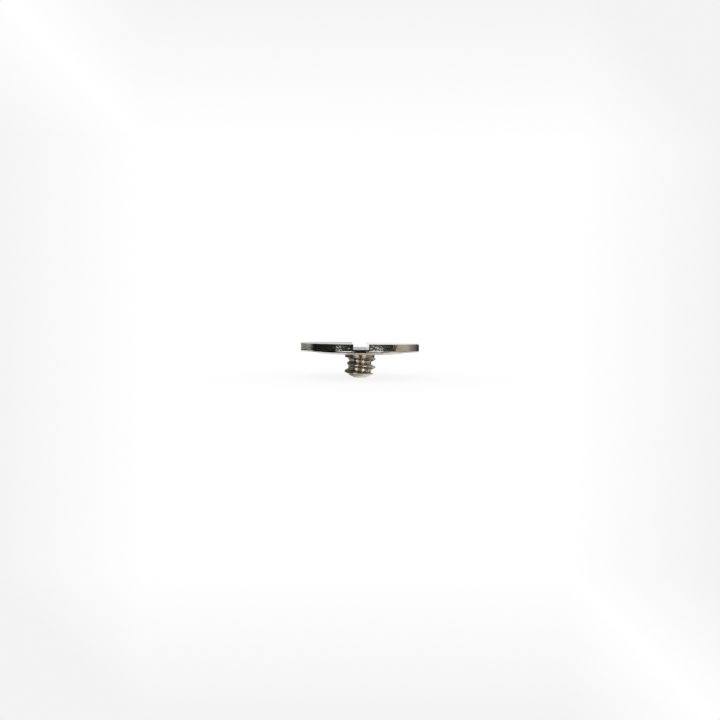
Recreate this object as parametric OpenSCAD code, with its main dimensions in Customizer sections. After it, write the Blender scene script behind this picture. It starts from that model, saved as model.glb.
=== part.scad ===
// Watch movement screw of the kind that holds a crown wheel: a wide, thin, slotted head,
// a raised seat and a plain neck under it, and a short thread with a chamfered end.
// The real screw is turned from one steel bar. Its three zones are separate solids here,
// which meet face to face and have nothing between them.
// All lengths are in millimetres. The origin is the centre of the seat's flat ring,
// and +Z runs along the axis of the screw towards the head.

/* [Head] */
// Diameter of the head
head_d = 3.7; // [3.5:0.05:4.5]
// Thickness of the head at its rim
head_h = 0.26; // [0.2:0.01:0.4]
// Width and height of the polished bevel round the upper edge
top_bevel = 0.015; // [0.01:0.005:0.05]
// Width and height of the bevel round the lower edge
bottom_bevel = 0.05; // [0.02:0.01:0.07]

/* [Slot] */
// Width of the screwdriver slot
slot_w = 0.45; // [0.3:0.01:0.6]
// Depth of the screwdriver slot
slot_depth = 0.165; // [0.08:0.005:0.18]

/* [Seat] */
// Diameter of the seat's flat bearing ring
seat_d = 2.5; // [1.6:0.05:2.6]
// Diameter at which the seat's sloping side meets the head
seat_base_d = 3.0; // [2.7:0.05:3.2]
// Height of the seat below the head
seat_h = 0.07; // [0.03:0.01:0.2]

/* [Neck] */
// Diameter of the plain neck
neck_d = 0.93; // [0.85:0.01:0.97]
// Length of the neck, from the seat to the start of the thread
neck_h = 0.11; // [0.1:0.01:0.4]
// Radius of the fillet between the seat and the neck
neck_fillet = 0.045; // [0.02:0.005:0.08]

/* [Thread] */
// Outside diameter of the thread
thread_d = 1.0; // [1:0.05:1.2]
// Pitch, which is how far the thread climbs in one turn
pitch = 0.25; // [0.2:0.025:0.3]
// Hand of the thread
thread_hand = "left"; // [left, right]
// Length of the threaded shank, from the neck to the end of the screw
thread_length = 0.635; // [0.45:0.005:1.5]
// Length over which the neck tapers down to the root of the thread
run_out = 0.09; // [0.05:0.005:0.12]
// Angle by which the thread is turned about the axis, in degrees
thread_turn = 100; // [0:5:355]

/* [End of the screw] */
// Diameter of the flat at the very end
end_d = 0.44; // [0.2:0.02:0.56]
// Length of the chamfer that leads the thread into its hole
end_chamfer = 0.135; // [0.05:0.005:0.2]

/* [Hidden] */
$fn = 180;

head_r = head_d / 2;
head_top = seat_h + head_h;
slot_floor = head_top - slot_depth;
neck_r = neck_d / 2;
fillet_steps = 6;

// The thread has the 60 degree form of miniature screws: its depth is 0.56 of the pitch,
// and its crest is a flat an eighth of the pitch wide.
crest_r = thread_d / 2;
thread_depth = 0.56 * pitch;
root_r = crest_r - thread_depth;
crest_w = pitch / 8;
flank_run = thread_depth * tan(30);
root_w = pitch - crest_w - 2 * flank_run;
// How much deeper the middle of the hollow root is than its corners
root_hollow = root_w * tan(15) / 2;

// Corners of one thread, as height above the lower corner of its crest and radius
thread_corners = [
    [0, crest_r],
    [crest_w, crest_r],
    [crest_w + flank_run / 3, crest_r - thread_depth / 3],
    [crest_w + flank_run * 2 / 3, crest_r - thread_depth * 2 / 3],
    [crest_w + flank_run, root_r],
    [crest_w + flank_run + root_w / 2, root_r - root_hollow],
    [crest_w + flank_run + root_w, root_r],
    [pitch - flank_run * 2 / 3, crest_r - thread_depth * 2 / 3],
    [pitch - flank_run / 3, crest_r - thread_depth / 3]
];
corner_count = len(thread_corners);

thread_top = -neck_h;
thread_end = thread_top - thread_length;
end_r = end_d / 2;
// Straight steps round one turn, and the climb in each
turn_steps = 60;
step_climb = pitch / turn_steps;
// A corner nearer than this to either end of the shank is taken to that end
end_snap = step_climb / 2;
// The lowest crest starts a whole pitch below the screw's end, so the end cuts it anywhere
first_crest = thread_end - pitch - crest_w / 2;
thread_rows = corner_count * (1 + ceil((thread_top - first_crest) / pitch));

// Height of a row of corners at one step round the axis
function row_z(step, row) =
    first_crest + floor(row / corner_count) * pitch
    + thread_corners[row % corner_count][0] + step * step_climb;

// Radius of the chamfer at the screw's end, at a height
function chamfer_r(z) = end_r + (z - thread_end) * (crest_r - end_r) / end_chamfer;

// Radius of the bevel that starts each crest beside the neck, at a height
function lead_in_r(z) = neck_r + (thread_top - z);

// Radius of the taper from the neck down to the root, at a height
function run_out_r(z) = neck_r - (thread_top - z) * (neck_r - root_r) / run_out;

// Radius of the shank at a row of corners, trimmed by both ends
function row_r(row, z) =
    min(
        max(thread_corners[row % corner_count][1], run_out_r(z)),
        chamfer_r(z),
        lead_in_r(z)
    );

// Direction round the axis in which the thread climbs
climb_sign = thread_hand == "left" ? -1 : 1;

// A point at one step round the axis
function at_step(step, r, z) =
    let (angle = thread_turn + climb_sign * 360 * step / turn_steps)
    [r * cos(angle), r * sin(angle), z];

// Index of the point at a step and row. A full turn brings each row onto the one above it,
// and rows beyond either end fall on the edge of that end.
function point_at(step, row) =
    step == turn_steps ? point_at(0, row + corner_count) :
    row_z(step, row) < thread_end + end_snap ? step :
    row_z(step, row) > thread_top - end_snap ? turn_steps + step :
    2 * turn_steps + step * thread_rows + row;

// A face in the order that keeps its outside outwards for either hand
function facing_out(face) =
    climb_sign > 0 ? face : [for (i = [len(face) - 1 : -1 : 0]) face[i]];

module slotted_head() {
    color("#8f8e8a")
    difference() {
        rotate_extrude()
            polygon([
                [0, seat_h],
                [head_r - bottom_bevel, seat_h],
                [head_r, seat_h + bottom_bevel],
                [head_r, head_top - top_bevel],
                [head_r - top_bevel, head_top],
                [0, head_top]
            ]);
        translate([-slot_w / 2, -head_d, slot_floor])
            cube([slot_w, 2 * head_d, head_h]);
    }
}

module bearing_shoulder() {
    fillet_arc = [
        for (i = [0 : fillet_steps])
            let (angle = 90 + 90 * i / fillet_steps)
            [
                neck_r + neck_fillet + neck_fillet * cos(angle),
                -neck_fillet + neck_fillet * sin(angle)
            ]
    ];
    color("#a89c8c")
    rotate_extrude()
        polygon(concat(
            [[0, seat_h], [seat_base_d / 2, seat_h], [seat_d / 2, 0]],
            fillet_arc,
            [[neck_r, -neck_h], [0, -neck_h]]
        ));
}

module threaded_shank() {
    end_edge = [for (step = [0 : turn_steps - 1]) at_step(step, end_r, thread_end)];
    neck_edge = [for (step = [0 : turn_steps - 1]) at_step(step, neck_r, thread_top)];
    rows = [
        for (step = [0 : turn_steps - 1], row = [0 : thread_rows - 1])
            let (z = min(max(row_z(step, row), thread_end), thread_top))
            at_step(step, row_r(row, z), z)
    ];
    sides = [
        for (step = [0 : turn_steps - 1], row = [0 : thread_rows - 2])
            let (
                low = point_at(step, row),
                low_next = point_at(step + 1, row),
                high_next = point_at(step + 1, row + 1),
                high = point_at(step, row + 1)
            )
            for (face = [[low, high_next, low_next], [low, high, high_next]])
                if (face[0] != face[1] && face[1] != face[2] && face[2] != face[0]) face
    ];
    ends = [
        [for (step = [0 : turn_steps - 1]) step],
        [for (step = [turn_steps - 1 : -1 : 0]) turn_steps + step]
    ];
    color("#7c7264")
    polyhedron(
        points = concat(end_edge, neck_edge, rows),
        faces = [for (face = concat(sides, ends)) facing_out(face)]
    );
}

slotted_head();
bearing_shoulder();
threaded_shank();
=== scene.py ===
# Watch movement screw: a wide thin slotted head, a raised seat, a plain neck and a short
# left-hand thread, all of one piece of hardened steel. Lengths named in millimetres are
# turned to metres where a mesh, a lamp or the camera is made. The screw stands on its end,
# its axis is Z, its slot runs along Y, and the photograph is taken from -Y.

import math

import bmesh
import bpy
from mathutils import Matrix, Vector


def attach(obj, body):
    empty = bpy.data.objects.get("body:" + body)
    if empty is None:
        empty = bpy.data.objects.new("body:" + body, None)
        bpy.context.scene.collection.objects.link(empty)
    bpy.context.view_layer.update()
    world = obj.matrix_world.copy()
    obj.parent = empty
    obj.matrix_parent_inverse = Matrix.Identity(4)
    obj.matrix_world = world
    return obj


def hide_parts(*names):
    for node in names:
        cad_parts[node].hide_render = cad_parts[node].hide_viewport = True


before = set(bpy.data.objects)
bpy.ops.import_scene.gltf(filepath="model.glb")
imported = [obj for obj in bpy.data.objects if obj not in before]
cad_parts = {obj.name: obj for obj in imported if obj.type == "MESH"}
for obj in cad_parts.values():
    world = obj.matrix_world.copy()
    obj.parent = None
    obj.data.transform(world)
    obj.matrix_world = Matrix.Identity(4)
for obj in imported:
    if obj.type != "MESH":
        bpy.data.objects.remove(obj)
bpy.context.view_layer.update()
scene = bpy.context.scene
scene.view_settings.view_transform = "Standard"

# The head: a disc turned from the bar, cut across by a narrow slot, hardened and then
# lapped and buffed to a mirror on its top, its rim and the rounded edges between them.
# Its underside keeps the rings of the lathe, and the slot's floor the marks of its cutter.
MM = 0.001
HEAD_R = 1.85
HEAD_BOTTOM = 0.07
HEAD_TOP = 0.33
TOP_EDGE = 0.015
LOWER_EDGE = 0.05
SLOT_HALF = 0.225
SLOT_FLOOR = 0.165
SLOT_CORNER = 0.012
SLOT_LIP = 0.008
# Heights of the rows of corners on the straight part of the rim
RIM_ROWS = (0.142, 0.22, 0.27)
# The lathe's rings under the head: the largest, their spacing, their number and their height
UNDER_R = 1.785
UNDER_STEP = 0.0125
UNDER_RINGS = 23
UNDER_RELIEF = 0.0012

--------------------

Instructions for the task – Using the material above, quote the first line and each line after it, stopping at and including the line that holds "slot_depth = 0.165; // [0.08:0.005:0.18]".

The completed task –
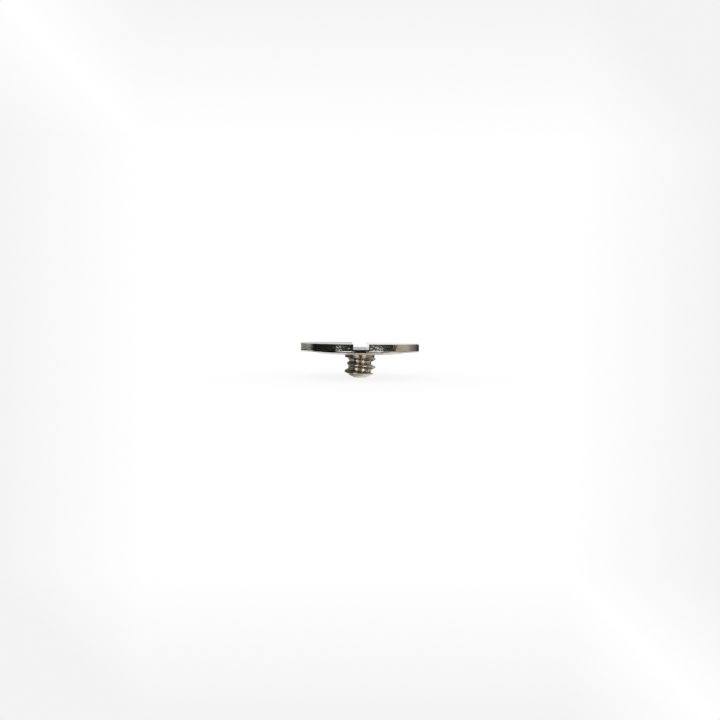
Recreate this object as parametric OpenSCAD code, with its main dimensions in Customizer sections. After it, write the Blender scene script behind this picture. It starts from that model, saved as model.glb.
=== part.scad ===
// Watch movement screw of the kind that holds a crown wheel: a wide, thin, slotted head,
// a raised seat and a plain neck under it, and a short thread with a chamfered end.
// The real screw is turned from one steel bar. Its three zones are separate solids here,
// which meet face to face and have nothing between them.
// All lengths are in millimetres. The origin is the centre of the seat's flat ring,
// and +Z runs along the axis of the screw towards the head.

/* [Head] */
// Diameter of the head
head_d = 3.7; // [3.5:0.05:4.5]
// Thickness of the head at its rim
head_h = 0.26; // [0.2:0.01:0.4]
// Width and height of the polished bevel round the upper edge
top_bevel = 0.015; // [0.01:0.005:0.05]
// Width and height of the bevel round the lower edge
bottom_bevel = 0.05; // [0.02:0.01:0.07]

/* [Slot] */
// Width of the screwdriver slot
slot_w = 0.45; // [0.3:0.01:0.6]
// Depth of the screwdriver slot
slot_depth = 0.165; // [0.08:0.005:0.18]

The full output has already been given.